Data to use ::
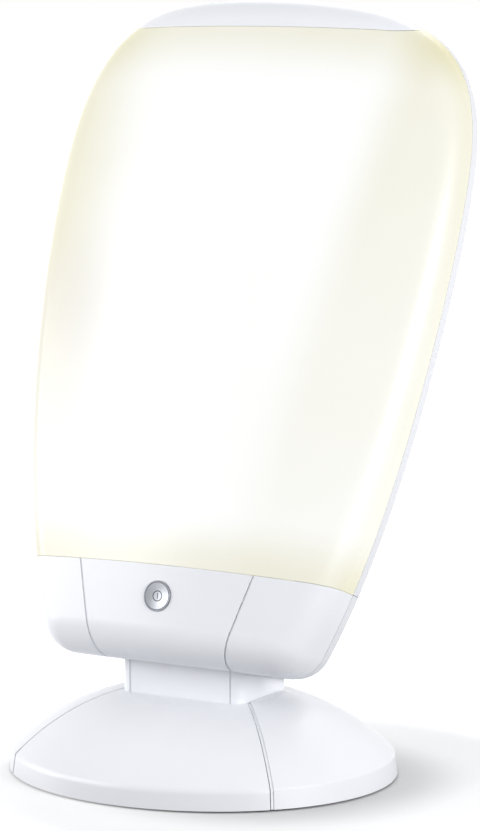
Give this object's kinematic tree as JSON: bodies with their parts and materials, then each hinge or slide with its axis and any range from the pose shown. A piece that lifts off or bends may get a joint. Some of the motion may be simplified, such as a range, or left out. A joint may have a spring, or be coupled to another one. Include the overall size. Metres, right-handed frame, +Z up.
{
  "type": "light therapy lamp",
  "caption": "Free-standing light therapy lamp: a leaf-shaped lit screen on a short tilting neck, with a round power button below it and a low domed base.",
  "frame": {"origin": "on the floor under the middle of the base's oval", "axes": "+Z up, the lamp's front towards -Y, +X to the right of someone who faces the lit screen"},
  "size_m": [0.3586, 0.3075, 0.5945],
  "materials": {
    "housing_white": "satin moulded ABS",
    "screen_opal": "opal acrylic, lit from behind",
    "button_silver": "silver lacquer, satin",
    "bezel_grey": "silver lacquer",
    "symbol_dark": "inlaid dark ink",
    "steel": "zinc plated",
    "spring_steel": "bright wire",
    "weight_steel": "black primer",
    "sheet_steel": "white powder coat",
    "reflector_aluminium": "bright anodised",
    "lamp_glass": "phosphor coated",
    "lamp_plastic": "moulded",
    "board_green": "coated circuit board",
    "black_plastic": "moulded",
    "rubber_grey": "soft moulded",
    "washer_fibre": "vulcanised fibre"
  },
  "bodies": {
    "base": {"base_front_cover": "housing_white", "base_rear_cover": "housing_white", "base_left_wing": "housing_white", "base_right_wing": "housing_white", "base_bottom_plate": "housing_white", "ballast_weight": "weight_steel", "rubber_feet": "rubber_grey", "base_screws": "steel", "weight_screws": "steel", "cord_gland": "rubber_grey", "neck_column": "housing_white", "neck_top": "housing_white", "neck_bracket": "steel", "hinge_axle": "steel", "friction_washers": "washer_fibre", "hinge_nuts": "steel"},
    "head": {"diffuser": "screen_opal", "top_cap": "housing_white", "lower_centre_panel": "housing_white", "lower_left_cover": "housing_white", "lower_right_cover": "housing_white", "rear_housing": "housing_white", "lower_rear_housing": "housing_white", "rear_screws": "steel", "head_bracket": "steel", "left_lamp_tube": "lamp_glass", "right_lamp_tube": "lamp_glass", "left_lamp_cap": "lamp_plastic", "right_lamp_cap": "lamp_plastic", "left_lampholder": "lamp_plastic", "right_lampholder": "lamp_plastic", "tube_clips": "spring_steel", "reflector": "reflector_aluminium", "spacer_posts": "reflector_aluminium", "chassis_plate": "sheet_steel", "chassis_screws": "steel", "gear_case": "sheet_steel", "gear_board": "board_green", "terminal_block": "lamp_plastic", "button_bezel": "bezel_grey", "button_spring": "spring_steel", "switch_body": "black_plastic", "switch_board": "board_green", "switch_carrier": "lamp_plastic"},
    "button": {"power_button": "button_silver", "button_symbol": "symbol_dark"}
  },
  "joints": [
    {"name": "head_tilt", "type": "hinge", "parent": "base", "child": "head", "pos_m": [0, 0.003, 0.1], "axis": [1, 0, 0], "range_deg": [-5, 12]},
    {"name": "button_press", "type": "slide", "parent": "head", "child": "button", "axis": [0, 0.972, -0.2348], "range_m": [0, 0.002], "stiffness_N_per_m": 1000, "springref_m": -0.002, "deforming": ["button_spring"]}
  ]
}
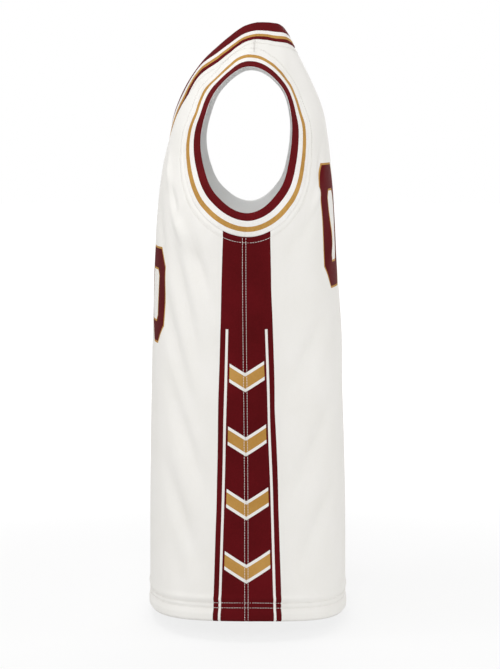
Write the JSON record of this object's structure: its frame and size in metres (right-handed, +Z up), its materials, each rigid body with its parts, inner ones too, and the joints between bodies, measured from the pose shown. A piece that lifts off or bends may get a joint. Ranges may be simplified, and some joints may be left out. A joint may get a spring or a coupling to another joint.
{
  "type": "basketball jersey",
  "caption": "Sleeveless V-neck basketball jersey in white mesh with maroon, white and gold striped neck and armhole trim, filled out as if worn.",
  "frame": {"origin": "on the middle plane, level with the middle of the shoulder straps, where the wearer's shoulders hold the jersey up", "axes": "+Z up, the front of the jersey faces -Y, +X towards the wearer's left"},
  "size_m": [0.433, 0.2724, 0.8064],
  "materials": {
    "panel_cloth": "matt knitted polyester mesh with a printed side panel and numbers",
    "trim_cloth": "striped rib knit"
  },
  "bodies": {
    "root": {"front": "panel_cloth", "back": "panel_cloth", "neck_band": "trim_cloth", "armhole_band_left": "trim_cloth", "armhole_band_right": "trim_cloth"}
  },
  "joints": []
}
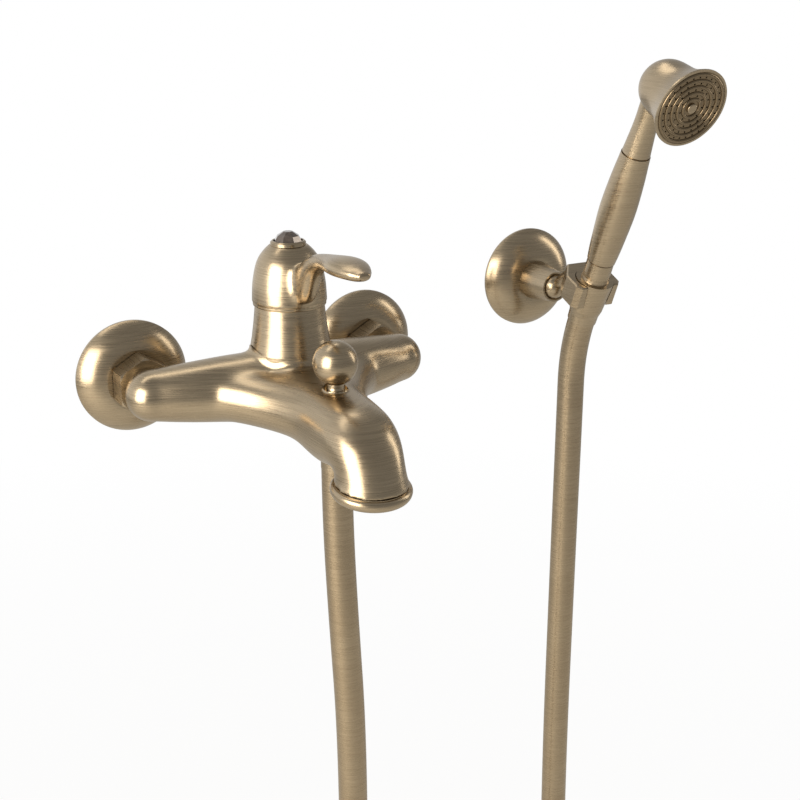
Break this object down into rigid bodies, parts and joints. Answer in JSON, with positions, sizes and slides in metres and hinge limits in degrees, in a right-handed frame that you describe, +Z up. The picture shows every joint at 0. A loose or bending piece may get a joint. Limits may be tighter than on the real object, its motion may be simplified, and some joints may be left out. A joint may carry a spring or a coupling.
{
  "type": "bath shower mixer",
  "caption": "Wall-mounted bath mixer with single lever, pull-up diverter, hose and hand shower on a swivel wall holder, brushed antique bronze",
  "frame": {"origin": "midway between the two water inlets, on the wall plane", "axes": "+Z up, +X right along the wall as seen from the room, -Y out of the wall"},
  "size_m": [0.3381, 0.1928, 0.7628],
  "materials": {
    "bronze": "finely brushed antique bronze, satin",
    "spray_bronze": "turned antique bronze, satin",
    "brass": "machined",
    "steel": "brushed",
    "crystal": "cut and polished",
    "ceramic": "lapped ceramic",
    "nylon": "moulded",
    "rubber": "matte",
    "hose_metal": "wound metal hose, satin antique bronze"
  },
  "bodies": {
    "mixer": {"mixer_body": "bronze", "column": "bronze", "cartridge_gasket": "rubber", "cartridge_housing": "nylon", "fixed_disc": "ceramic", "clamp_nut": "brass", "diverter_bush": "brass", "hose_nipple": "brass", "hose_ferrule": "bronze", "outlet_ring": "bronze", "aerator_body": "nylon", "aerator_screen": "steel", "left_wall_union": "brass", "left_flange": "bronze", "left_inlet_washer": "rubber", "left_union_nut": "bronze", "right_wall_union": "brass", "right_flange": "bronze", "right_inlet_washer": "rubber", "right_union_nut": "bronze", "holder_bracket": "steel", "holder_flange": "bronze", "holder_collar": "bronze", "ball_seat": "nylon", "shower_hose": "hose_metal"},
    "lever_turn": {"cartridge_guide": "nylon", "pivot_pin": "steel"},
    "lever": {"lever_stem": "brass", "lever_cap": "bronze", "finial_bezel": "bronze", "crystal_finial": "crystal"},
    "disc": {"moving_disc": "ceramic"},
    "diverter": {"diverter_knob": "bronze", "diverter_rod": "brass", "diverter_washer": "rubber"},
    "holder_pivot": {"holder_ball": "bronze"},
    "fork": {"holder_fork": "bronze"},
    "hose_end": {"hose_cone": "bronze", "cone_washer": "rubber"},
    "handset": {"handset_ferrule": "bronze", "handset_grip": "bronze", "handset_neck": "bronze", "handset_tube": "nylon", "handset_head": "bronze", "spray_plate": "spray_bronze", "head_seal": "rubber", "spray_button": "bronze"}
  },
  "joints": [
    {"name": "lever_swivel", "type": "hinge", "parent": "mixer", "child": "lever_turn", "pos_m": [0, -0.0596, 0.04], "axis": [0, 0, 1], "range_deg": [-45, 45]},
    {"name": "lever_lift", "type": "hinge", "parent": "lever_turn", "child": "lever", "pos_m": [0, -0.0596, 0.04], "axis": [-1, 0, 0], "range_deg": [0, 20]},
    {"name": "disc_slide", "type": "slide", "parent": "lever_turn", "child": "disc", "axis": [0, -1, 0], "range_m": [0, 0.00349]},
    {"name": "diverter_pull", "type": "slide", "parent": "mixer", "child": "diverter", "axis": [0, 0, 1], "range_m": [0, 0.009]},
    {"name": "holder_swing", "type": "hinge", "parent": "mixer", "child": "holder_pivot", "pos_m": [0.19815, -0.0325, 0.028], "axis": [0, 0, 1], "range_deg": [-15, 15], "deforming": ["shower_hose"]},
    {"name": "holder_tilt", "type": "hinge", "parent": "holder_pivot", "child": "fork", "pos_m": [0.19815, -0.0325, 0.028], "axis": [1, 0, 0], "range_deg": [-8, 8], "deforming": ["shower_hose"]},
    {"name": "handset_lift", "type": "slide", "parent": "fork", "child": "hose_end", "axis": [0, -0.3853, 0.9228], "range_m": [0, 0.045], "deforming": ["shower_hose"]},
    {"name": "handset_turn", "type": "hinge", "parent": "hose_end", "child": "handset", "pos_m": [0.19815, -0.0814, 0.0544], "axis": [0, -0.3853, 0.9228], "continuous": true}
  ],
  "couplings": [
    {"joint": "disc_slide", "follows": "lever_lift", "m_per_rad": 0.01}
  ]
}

Written problem ::
From the entries, report each line that includes the word "between".

Solution to the exercise ::
Write the JSON record of this object's structure: its frame and size in metres (right-handed, +Z up), its materials, each rigid body with its parts, inner ones too, and the joints between bodies, measured from the pose shown. A piece that lifts off or bends may get a joint. Ranges may be simplified, and some joints may be left out. A joint may get a spring or a coupling to another joint.
  "frame": {"origin": "midway between the two water inlets, on the wall plane", "axes": "+Z up, +X right along the wall as seen from the room, -Y out of the wall"},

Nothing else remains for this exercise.